Effect of oxygenated and paraffinic alternative diesel fuels on soot reactivity and implications on DPF regeneration

Abstract

A wide range of alternative fuels has recently emerged worldwide, as a means to reduce the dependence on fossil resources and to meet the stringent energy and emissions legislations. In the diesel market, oxygenated biofuels such as biodiesel and e-diesel (low content ethanol-diesel blends) and paraffinic fuels such as those derived from Fischer-Tropsch processes (GTL) or hydro-treatment of vegetable oils (HVO) stand out as the most promising ones. A current challenge that these fuels face is their effect on loading and regeneration performance in diesel particle filters –DPFs–, an aftertreatment technique commonly adopted to abate particulate emissions. This work analyses the oxidative behavior of soot under controlled temperature-atmosphere conditions.

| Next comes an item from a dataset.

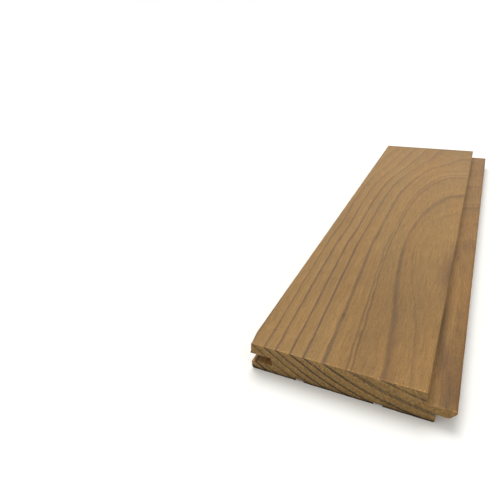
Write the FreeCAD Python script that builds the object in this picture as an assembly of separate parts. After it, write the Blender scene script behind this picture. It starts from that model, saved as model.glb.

Five fuels (conventional diesel fuel, e-diesel, HVO, GTL and conventional biodiesel) were tested in a Euro 5 automotive engine. The effect of the oxidant gas composition (oxygen content and NO2 presence) and the engine injection strategy (small modifications around the original manufacturer setting) were analyzed. Results revealed a greater ability of soot from paraffinic and, especially, oxygenated biofuels to be oxidized under lower temperature conditions. In particular, e-diesel soot needed the lowest temperature and its oxidation pattern was the fastest and the least sensitive to the oxygen concentration in the exhaust gas, which makes feasible the use of exhaust gas recirculation during active regeneration. From the original injection strategy, small advances/delays and/or the presence of a fuel post-injection did not significantly alter the reactivity of soot. NO2 concentration in the exhaust gas showed no significant effect on the soot oxidation process at temperatures higher than 300°C.